Most of the negative consequences of leaving the EU have long been obvious. The move undermined the compromise between Protestants and Catholics in Northern Ireland represented by the Good Friday [Belfast] Agreement of 1998. The MI5 chief McCallum, who knows Northern Ireland well, hints at this, saying that “many of the powerful aspirations of the Belfast Agreement remain unfulfilled” while insisting hopefully that “the holding of multiple identities – British, Irish, Northern Irish – is a living reality for many people, in a way it was not in my youth”.
But a Northern Ireland half-in, half-out of the EU has shifted the balance of power between the communities in the province in a way that is likely to lead to a return to political violence. We have already had a taste of this with the rioting in late March and early April, which was the most serious for years. What we have not yet seen is sectarian killings, but they could start at any moment. If they do, then peace in Northern Ireland will swiftly evaporate.
Yet the greatest risk to Britain is that it is ruled by a government that has promised far more than it can deliver. This weakness is still masked by the development of the anti-Covid vaccine and the success of the vaccination campaign, but these were achievements of scientists and the NHS. As Dominic Cummings has made clear, Boris Johnson did little but spread chaos.
The problem facing all nationalist populist leaders in the world is that they promise bread and circuses for everybody, but seldom deliver them. This is true of Trump in the US and Modi in India, and is also the case for Johnson in Britain. This was made blatantly clear yesterday when the prime minister made one of his rare public speeches – the first for 10 months – which was supposed to spell out his “levelling up” agenda, the centrepiece of his populist appeal to former Labour voters.
Except that it turns out that there is no such agenda, and his speech consisted of the usual shallow boosterism. Cummings summed it up venomously but accurately as a “crap speech (same he’s given pointlessly umpteen times) supporting crap slogan”. As with foreign policy, there is no social or economic strategy to rescue Britain’s deprived population, despite all those radical pledges.

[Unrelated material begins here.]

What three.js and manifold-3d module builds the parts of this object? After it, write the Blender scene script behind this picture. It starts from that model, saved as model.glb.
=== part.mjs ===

But there is a political strategy for diverting attention away from the fact that a central plank in Johnson’s platform is missing. The plan is to talk up culture wars, exacerbate divisions, and pretend that critics are unpatriotic or treacherous. Since culture and race go together, this means none-too-subtle dog-whistle appeals to racism. “If we ‘whistle’ and the ‘dog’ reacts we can’t be shocked if it barks and bites,” said Sayeeda Warsi, a Conservative peer and former party chair.
Populist governments play the “culture card” more vigorously in times of trouble. The smallest incidents are exaggerated as threats to national identity. A piece of graffiti scrawled on a statue of Winston Churchill becomes a sign that British culture as a whole is under assault.
Critics can be demonised as unpatriotic, but a surer way of silencing them is to deny them a voice, by putting pressure on independent commentary on the BBC or threatening to sell off Channel 4. The effectiveness of these methods in suppressing criticism and dominating public opinion should not be underestimated. Most of the nationalist populist regimes in the world have a disastrous record, but very few of them have lost power.